The checklist below is a simple way to confirm that your setup actually works in combat. It focuses on the situations that usually expose bad reticle design: quick peeks, spray control, bright effects, and dark background clutter. Treat it like a final quality pass before you keep the preset.
Crosshair Quality Checklist:
- The center stays easy to see against dark walls and smoky areas
- The outer lines do not cover enemy heads during medium-range fights
- The reticle remains readable while you strafe and counter-strafe
- The color contrasts with both gray interiors and bright effects
- The design still feels clean during sustained fire or recoil reset
Common Problems and Fixes
| Problem | Likely Cause | Fix |
|---|---|---|
| Crosshair feels too busy | Too many lines or too much thickness | Remove extra elements and shrink the shape |
| Center disappears in fights | Low contrast or low opacity | Switch to a brighter color and add outline support |
| Shots feel harder to track | Gap is too large | Tighten the gap and shorten the lines |
| Reticle blocks targets | Size is too big | Reduce the overall footprint immediately |
| Aim feels different every match | Frequent changes | Keep one preset for several sessions before judging it |
Contrast usually matters more than trend. A plain crosshair that stays visible on every map is better than a fancy one that only looks good in a screenshot.
If you are still undecided, compare your current setup with a cleaner fallback: smaller size, thinner lines, and one high-contrast color. That fallback is often the best correction when a custom reticle starts to feel heavy. A good setup should disappear enough to let you focus, but remain visible the moment your eyes need a reference point.
Optimization Checklist and Practical Habits
Once the crosshair feels close, lock it in and stop over-editing. The most common reason players keep missing is not that their preset is wrong. It is that they change settings too often, which resets the muscle memory they were building.
A stable routine matters more than endless tweaking. Keep your crosshair consistent across sessions, then review it only when you notice a real issue such as target blockage, poor contrast, or visual fatigue after long matches.
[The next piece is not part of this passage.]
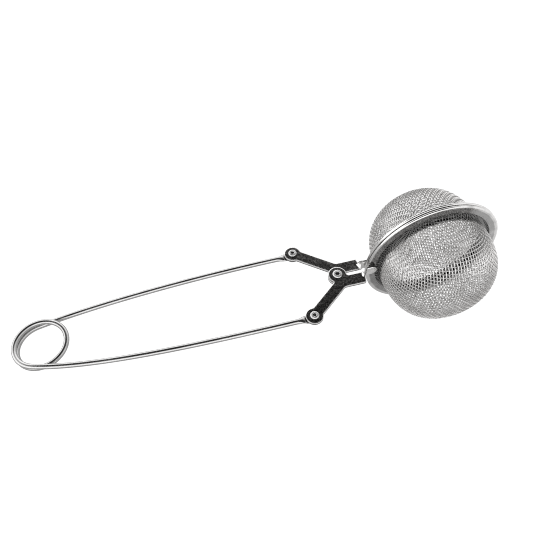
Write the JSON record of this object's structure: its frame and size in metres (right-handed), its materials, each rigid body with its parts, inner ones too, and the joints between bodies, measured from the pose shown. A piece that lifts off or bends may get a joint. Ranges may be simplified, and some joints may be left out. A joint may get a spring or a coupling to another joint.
{
  "type": "tea infuser",
  "caption": "Ball tea infuser: two woven-wire bowls on pivoted levers, opened by squeezing a looped spring-wire handle.",
  "frame": {"origin": "below the middle of the whole length, level with the lowest point of the rim rings", "axes": "+X along the handle from the finger loop to the ball, -Y towards the half whose lever lies on top (the front half), +Z along the pivot rivet, away from the lower lever"},
  "size_m": [0.1762, 0.0466, 0.05],
  "materials": {
    "wire_steel": "polished stainless spring wire",
    "rim_steel": "polished pressed stainless sheet",
    "lever_steel": "tumbled stainless stamping",
    "mesh_steel": "plain-woven stainless wire cloth",
    "rivet_steel": "bright tubular rivet"
  },
  "bodies": {
    "pivot": {"pivot_rivet": "rivet_steel"},
    "front_half": {"front_lever": "lever_steel", "front_rim_ring": "rim_steel", "front_mesh_bowl": "mesh_steel", "front_arm_rivet": "rivet_steel"},
    "back_half": {"back_lever": "lever_steel", "back_rim_ring": "rim_steel", "back_mesh_bowl": "mesh_steel", "back_arm_rivet": "rivet_steel"},
    "front_arm": {"front_handle_arm": "wire_steel", "finger_loop": "wire_steel"},
    "back_arm": {"back_handle_arm": "wire_steel"}
  },
  "joints": [
    {"name": "front_opening", "type": "hinge", "parent": "pivot", "child": "front_half", "pos_m": [0.02741, 0, 0.0235], "axis": [0, 0, -1], "range_deg": [0, 25], "stiffness_Nm_per_rad": 0.3, "springref_deg": -17.19},
    {"name": "back_opening", "type": "hinge", "parent": "pivot", "child": "back_half", "pos_m": [0.02741, 0, 0.0235], "axis": [0, 0, 1], "range_deg": [0, 25]},
    {"name": "front_arm_pivot", "type": "hinge", "parent": "front_half", "child": "front_arm", "pos_m": [0.01451, -0.0144, 0.0235], "axis": [0, 0, 1], "range_deg": [0, 30]},
    {"name": "loop_flex", "type": "hinge", "parent": "front_arm", "child": "back_arm", "pos_m": [-0.07859, 0, 0.0224], "axis": [0, 0, -1], "range_deg": [0, 9]}
  ],
  "couplings": [
    {"joint": "back_opening", "follows": "front_opening", "ratio": 1},
    {"joint": "front_arm_pivot", "follows": "front_opening", "ratio": 1.1621},
    {"joint": "loop_flex", "follows": "front_opening", "ratio": 0.3244}
  ]
}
That habit gives you cleaner feedback and fewer false conclusions.
Quick Optimization Table
| Habit | Benefit | Frequency |
|---|---|---|
| Test in live matches | Reveals real visibility issues | Every new preset |
| Change one variable at a time | Makes results easy to judge | During tuning only |
| Keep a fallback preset | Saves time if a setup fails | Always |
| Review after several rounds | Reduces overreaction | After practice sessions |
Write down the settings that felt best before you leave the menu. If you later want to compare two presets, you will have a clean reference instead of guessing.
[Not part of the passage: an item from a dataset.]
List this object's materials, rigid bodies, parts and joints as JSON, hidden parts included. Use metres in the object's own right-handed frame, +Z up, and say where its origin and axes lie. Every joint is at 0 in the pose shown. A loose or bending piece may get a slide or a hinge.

If your aim is still inconsistent after a sensible setup, look at habit issues before you blame the crosshair. Screen brightness, posture, mouse control, and patience during peeks can matter as much as the reticle itself. The best setup is the one that supports clear decisions, not the one that tries to do the aiming for you.
FAQ
Use these answers as a fast reference when you are deciding between a static, compact setup and a more visible option.
Q: What is the best Defuse Division crosshair for most players?
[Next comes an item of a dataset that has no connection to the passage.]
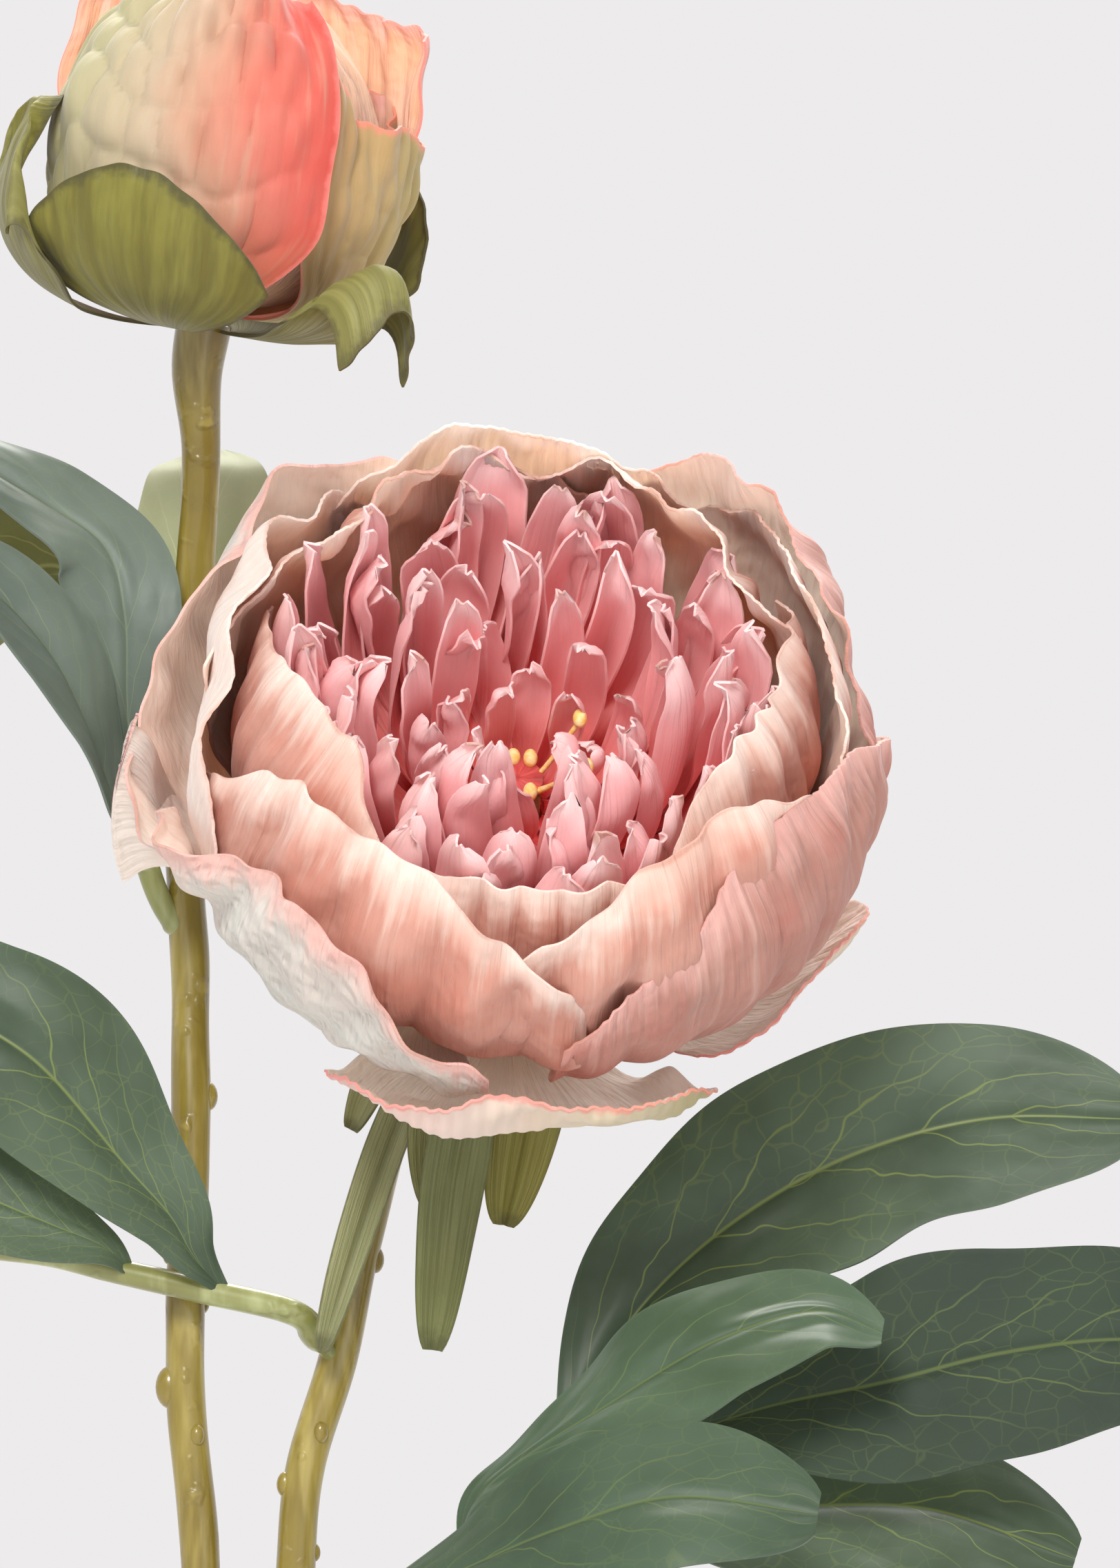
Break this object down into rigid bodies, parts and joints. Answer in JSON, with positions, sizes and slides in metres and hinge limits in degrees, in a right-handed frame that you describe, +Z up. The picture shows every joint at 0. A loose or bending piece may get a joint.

A small static crosshair with a clear center, thin lines, and high contrast is the safest all-around choice. It stays readable during sprays and does not hide targets at medium range.
Q: Should I use a dot or a cross?
Use a dot if you want the cleanest center point and prefer precision. Use a small cross if you want slightly more feedback while still keeping the screen uncluttered.
Q: What color is easiest to see?
Cyan and white are usually the most reliable starting points. Pick the one that stands out best against dark walls, bright effects, and the maps you play most often.
Q: How often should I change my crosshair?
Only change it when you notice a real problem. If the preset feels readable and your shots are improving, keep it stable long enough for muscle memory to settle.